--- Data shown ---

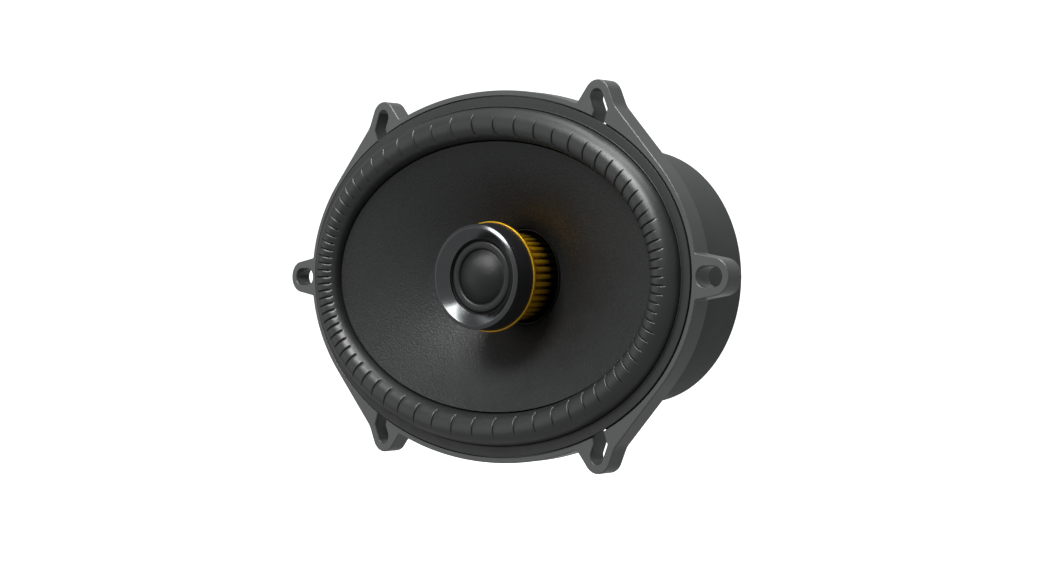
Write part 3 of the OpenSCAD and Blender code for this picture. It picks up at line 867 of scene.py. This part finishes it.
surround = surround_mesh()
radial_blend(
    surround, "surround_rubber", "surround",
    lambda p: smooth((ROLL - oval_offset(p.x, p.z)) / (ROLL - 0.5)),
)


# ---------------------------------------------------------------- spider
SPIDER_Y = 32.4
SPIDER_T = 0.5
SPIDER_FOOT_R = 42.5
SPIDER_FOOT_Y = 33.45
SPIDER_WAVES = 5
SPIDER_WAVE_H = 1.4


def spider_profile():
    """A corrugated skin from the former's wall to the foot on the basket's shelf."""
    r_in, r_out = NECK_R + 0.02, float(SHELF_R)
    front, rear = [], []
    count = 60
    for i in range(count + 1):
        f = i / count
        r = r_in + 1 + (r_out - r_in - 1) * f
        wave = -SPIDER_WAVE_H + SPIDER_WAVE_H * math.cos(TAU * SPIDER_WAVES * f)
        front.append((r, SPIDER_Y + wave))
        rear.append((r, SPIDER_Y + SPIDER_T + wave))
    front = [(r_in, SPIDER_Y)] + front + [(SPIDER_FOOT_R, SPIDER_FOOT_Y)]
    rear = [(r_in, SPIDER_Y + SPIDER_T)] + rear + [(SPIDER_FOOT_R, SPIDER_FOOT_Y + SPIDER_T)]
    return front + rear[::-1]


spider = turned("spider", spider_profile(), seg=160, sharp=60)
radial_blend(
    spider, "spider_cloth", "spider",
    lambda p: smooth((SHELF_R - math.hypot(p.x, p.z)) / (SHELF_R - NECK_R - 0.5)),
)


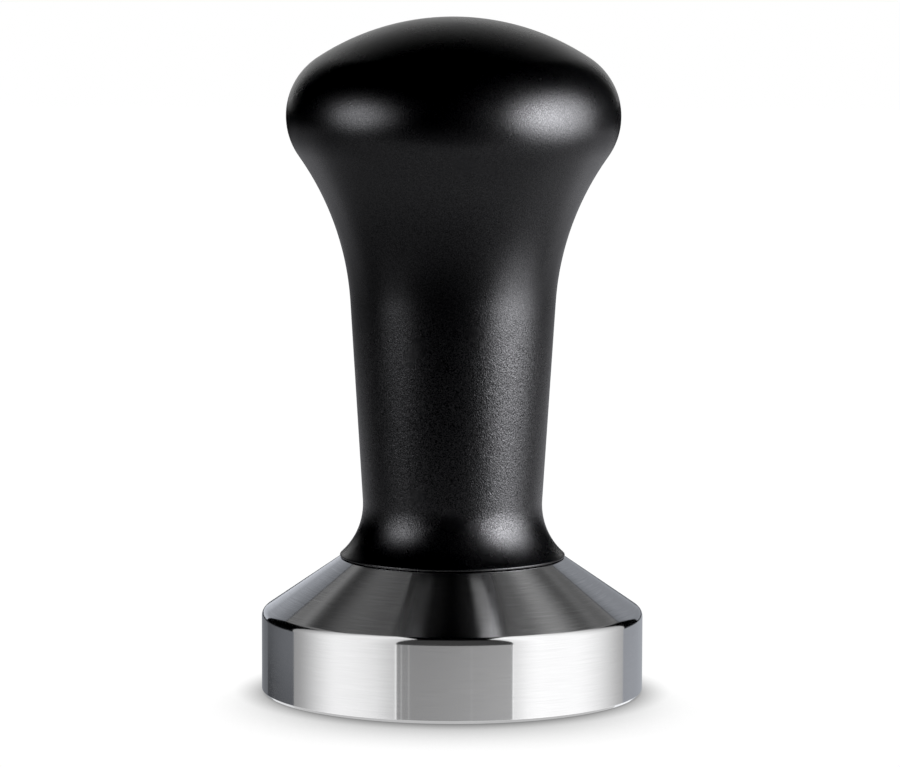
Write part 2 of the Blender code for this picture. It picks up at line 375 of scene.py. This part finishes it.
# Threaded steel, in the roots and on the crests. The darker tone in the roots is painted shade.
THREAD_TONE_WITH_PAINTED_SHADE = (0.30, 0.52)
THREAD_ROUGHNESS = (0.42, 0.28)
THREAD_BLUE = 1.02
THREAD_MOTTLE = (0.85, 1.1)

# Rubber, where it is clean and where it has bloomed.
RUBBER_TONE = (0.012, 0.03)
RUBBER_ROUGHNESS = (0.55, 0.7)


class Nodes:
    """Short calls for building a node tree."""

    def __init__(self, owner):
        owner.use_nodes = True
        self.tree = owner.node_tree
        self.tree.nodes.clear()

    def add(self, kind, settings=None, **inputs):
        node = self.tree.nodes.new(kind)
        for key, value in (settings or {}).items():
            setattr(node, key, value)
        for key, value in inputs.items():
            self.set(node, key, value)
        return node

    def set(self, node, key, value):
        """Links or sets an input, which is given by its name or its place."""
        socket = node.inputs[key]
        if isinstance(value, bpy.types.NodeSocket):
            self.tree.links.new(value, socket)
        else:
            socket.default_value = value

    def result(self, kind, settings, values):
        """The output of a node, from its inputs in their own order."""
        node = self.add(kind, settings)
        for i, value in enumerate(values):
            self.set(node, i, value)
        return node.outputs[0]

    def math(self, operation, *values):
        return self.result("ShaderNodeMath", {"operation": operation}, values)

    def ramp(self, value, low, high, out_low=0.0, out_high=1.0, kind="SMOOTHSTEP"):
        """The value's way from low to high, as a way from out_low to out_high."""
        values = (value, low, high, out_low, out_high)
        return self.result("ShaderNodeMapRange", {"interpolation_type": kind}, values)

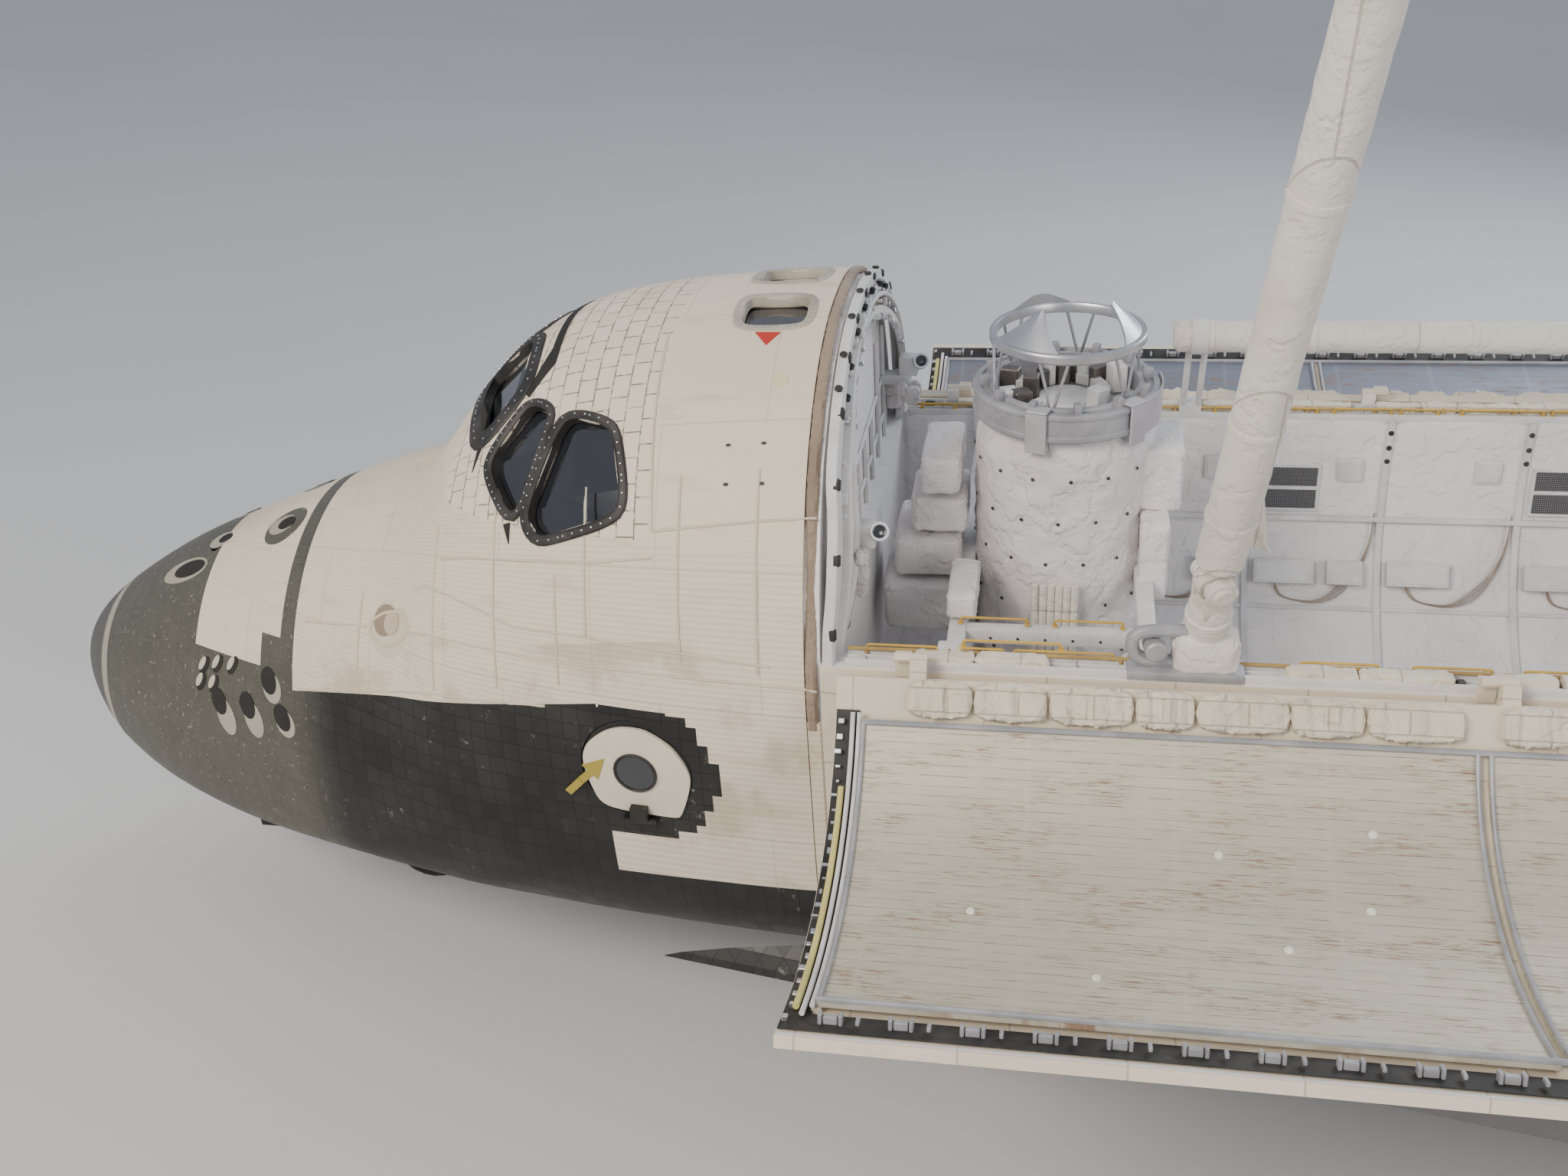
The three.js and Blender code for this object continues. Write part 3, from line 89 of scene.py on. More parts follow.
def started(name, kind, shape):
    """A primitive is made once by its operator, and every piece that starts from it gets its own copy."""
    key = (kind, *shape.items())
    if key not in STARTS:
        deselect()
        getattr(bpy.ops.mesh, kind)(**shape)
        STARTS[key] = bpy.context.object.data.copy()
        bpy.data.objects.remove(bpy.context.object)
    return shown(STARTS[key].copy(), name)


def shown(data, name):
    piece = bpy.data.objects.new(name, data)
    data.name = name
    bpy.context.scene.collection.objects.link(piece)
    return piece


def points_of(piece, attribute="co"):
    flat = np.zeros(len(piece.data.vertices) * 3)
    piece.data.vertices.foreach_get(attribute, flat)
    return flat.reshape(-1, 3)


def laid_on(piece, points):
    piece.data.vertices.foreach_set("co", np.asarray(points, float).reshape(-1))
    piece.data.update()
    return piece


def merged(pieces, name):
    deselect()
    for piece in pieces:
        piece.select_set(True)
    bpy.context.view_layer.objects.active = pieces[0]
    if len(pieces) > 1:
        bpy.ops.object.join()
    return newest(name)


@contextmanager
def editing(piece):
    """Edit mode, with the whole piece selected."""
    choose(piece)
    bpy.ops.object.mode_set(mode="EDIT")
    bpy.ops.mesh.select_all(action="SELECT")
    yield
    bpy.ops.object.mode_set(mode="OBJECT")


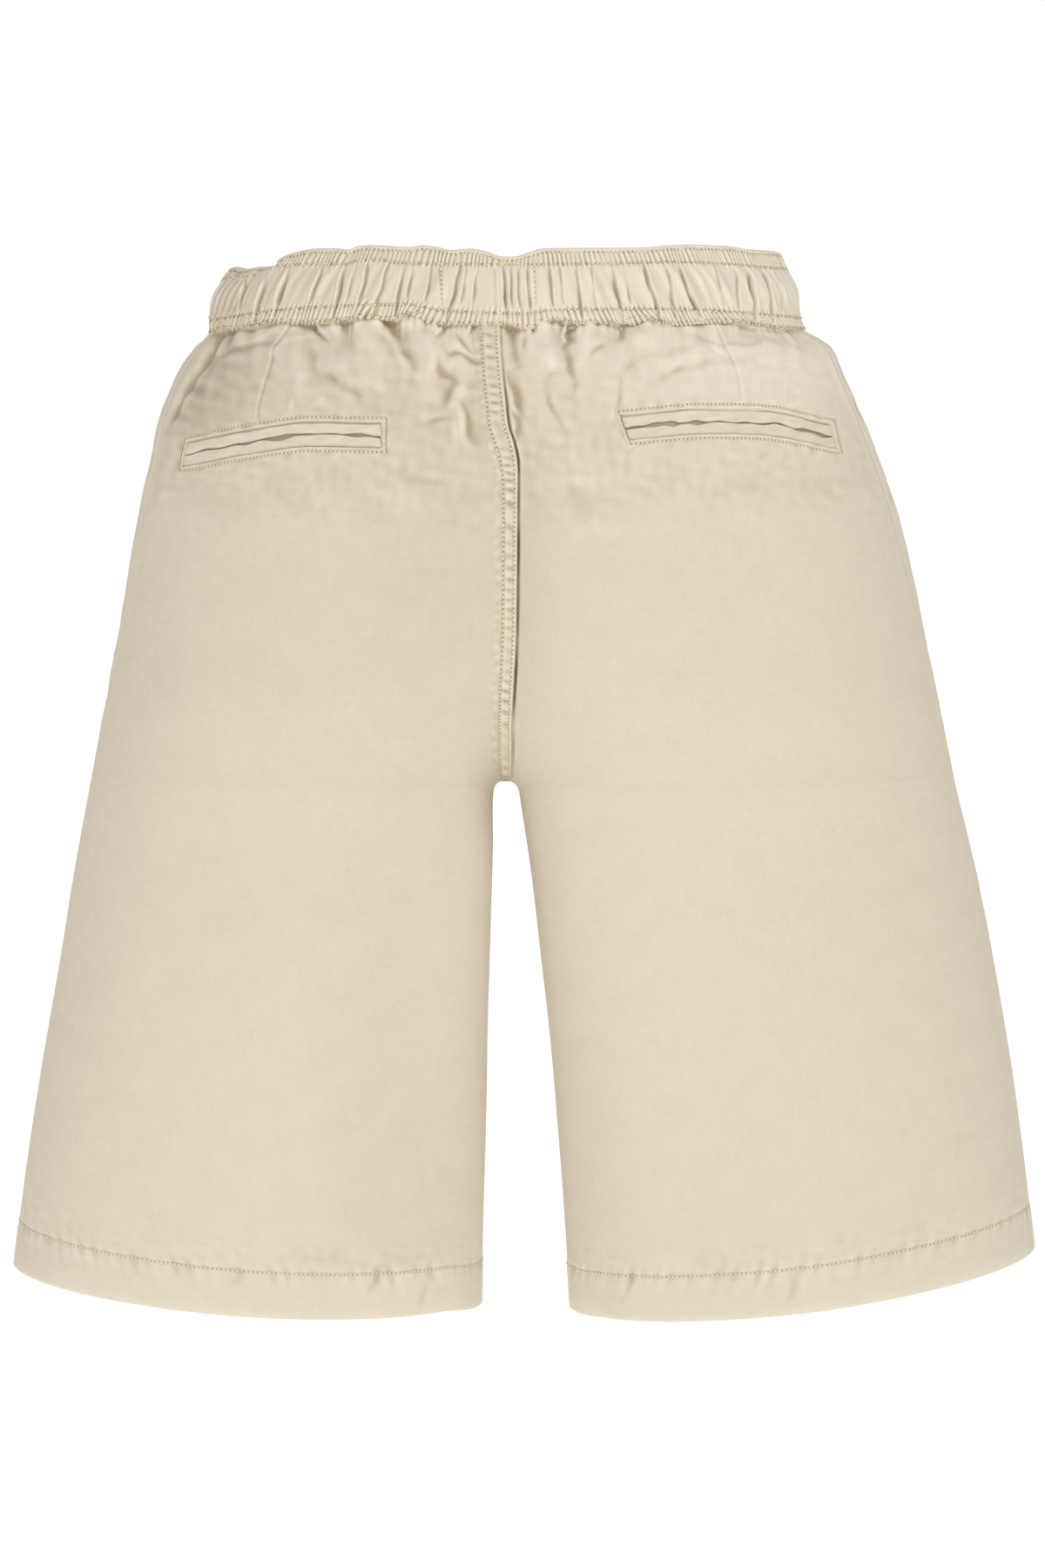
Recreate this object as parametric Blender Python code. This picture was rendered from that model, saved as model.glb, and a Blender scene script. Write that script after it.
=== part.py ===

---

Copy the material shown above in full and exactly. Skip the pictures.

Write part 3 of the OpenSCAD and Blender code for this picture. It picks up at line 867 of scene.py. This part finishes it.
surround = surround_mesh()
radial_blend(
    surround, "surround_rubber", "surround",
    lambda p: smooth((ROLL - oval_offset(p.x, p.z)) / (ROLL - 0.5)),
)


# ---------------------------------------------------------------- spider
SPIDER_Y = 32.4
SPIDER_T = 0.5
SPIDER_FOOT_R = 42.5
SPIDER_FOOT_Y = 33.45
SPIDER_WAVES = 5
SPIDER_WAVE_H = 1.4


def spider_profile():
    """A corrugated skin from the former's wall to the foot on the basket's shelf."""
    r_in, r_out = NECK_R + 0.02, float(SHELF_R)
    front, rear = [], []
    count = 60
    for i in range(count + 1):
        f = i / count
        r = r_in + 1 + (r_out - r_in - 1) * f
        wave = -SPIDER_WAVE_H + SPIDER_WAVE_H * math.cos(TAU * SPIDER_WAVES * f)
        front.append((r, SPIDER_Y + wave))
        rear.append((r, SPIDER_Y + SPIDER_T + wave))
    front = [(r_in, SPIDER_Y)] + front + [(SPIDER_FOOT_R, SPIDER_FOOT_Y)]
    rear = [(r_in, SPIDER_Y + SPIDER_T)] + rear + [(SPIDER_FOOT_R, SPIDER_FOOT_Y + SPIDER_T)]
    return front + rear[::-1]


spider = turned("spider", spider_profile(), seg=160, sharp=60)
radial_blend(
    spider, "spider_cloth", "spider",
    lambda p: smooth((SHELF_R - math.hypot(p.x, p.z)) / (SHELF_R - NECK_R - 0.5)),
)


Write part 2 of the Blender code for this picture. It picks up at line 375 of scene.py. This part finishes it.
# Threaded steel, in the roots and on the crests. The darker tone in the roots is painted shade.
THREAD_TONE_WITH_PAINTED_SHADE = (0.30, 0.52)
THREAD_ROUGHNESS = (0.42, 0.28)
THREAD_BLUE = 1.02
THREAD_MOTTLE = (0.85, 1.1)

# Rubber, where it is clean and where it has bloomed.
RUBBER_TONE = (0.012, 0.03)
RUBBER_ROUGHNESS = (0.55, 0.7)


class Nodes:
    """Short calls for building a node tree."""

    def __init__(self, owner):
        owner.use_nodes = True
        self.tree = owner.node_tree
        self.tree.nodes.clear()

    def add(self, kind, settings=None, **inputs):
        node = self.tree.nodes.new(kind)
        for key, value in (settings or {}).items():
            setattr(node, key, value)
        for key, value in inputs.items():
            self.set(node, key, value)
        return node

    def set(self, node, key, value):
        """Links or sets an input, which is given by its name or its place."""
        socket = node.inputs[key]
        if isinstance(value, bpy.types.NodeSocket):
            self.tree.links.new(value, socket)
        else:
            socket.default_value = value

    def result(self, kind, settings, values):
        """The output of a node, from its inputs in their own order."""
        node = self.add(kind, settings)
        for i, value in enumerate(values):
            self.set(node, i, value)
        return node.outputs[0]

    def math(self, operation, *values):
        return self.result("ShaderNodeMath", {"operation": operation}, values)

    def ramp(self, value, low, high, out_low=0.0, out_high=1.0, kind="SMOOTHSTEP"):
        """The value's way from low to high, as a way from out_low to out_high."""
        values = (value, low, high, out_low, out_high)
        return self.result("ShaderNodeMapRange", {"interpolation_type": kind}, values)

The three.js and Blender code for this object continues. Write part 3, from line 89 of scene.py on. More parts follow.
def started(name, kind, shape):
    """A primitive is made once by its operator, and every piece that starts from it gets its own copy."""
    key = (kind, *shape.items())
    if key not in STARTS:
        deselect()
        getattr(bpy.ops.mesh, kind)(**shape)
        STARTS[key] = bpy.context.object.data.copy()
        bpy.data.objects.remove(bpy.context.object)
    return shown(STARTS[key].copy(), name)


def shown(data, name):
    piece = bpy.data.objects.new(name, data)
    data.name = name
    bpy.context.scene.collection.objects.link(piece)
    return piece


def points_of(piece, attribute="co"):
    flat = np.zeros(len(piece.data.vertices) * 3)
    piece.data.vertices.foreach_get(attribute, flat)
    return flat.reshape(-1, 3)


def laid_on(piece, points):
    piece.data.vertices.foreach_set("co", np.asarray(points, float).reshape(-1))
    piece.data.update()
    return piece


def merged(pieces, name):
    deselect()
    for piece in pieces:
        piece.select_set(True)
    bpy.context.view_layer.objects.active = pieces[0]
    if len(pieces) > 1:
        bpy.ops.object.join()
    return newest(name)


@contextmanager
def editing(piece):
    """Edit mode, with the whole piece selected."""
    choose(piece)
    bpy.ops.object.mode_set(mode="EDIT")
    bpy.ops.mesh.select_all(action="SELECT")
    yield
    bpy.ops.object.mode_set(mode="OBJECT")


Recreate this object as parametric Blender Python code. This picture was rendered from that model, saved as model.glb, and a Blender scene script. Write that script after it.
=== part.py ===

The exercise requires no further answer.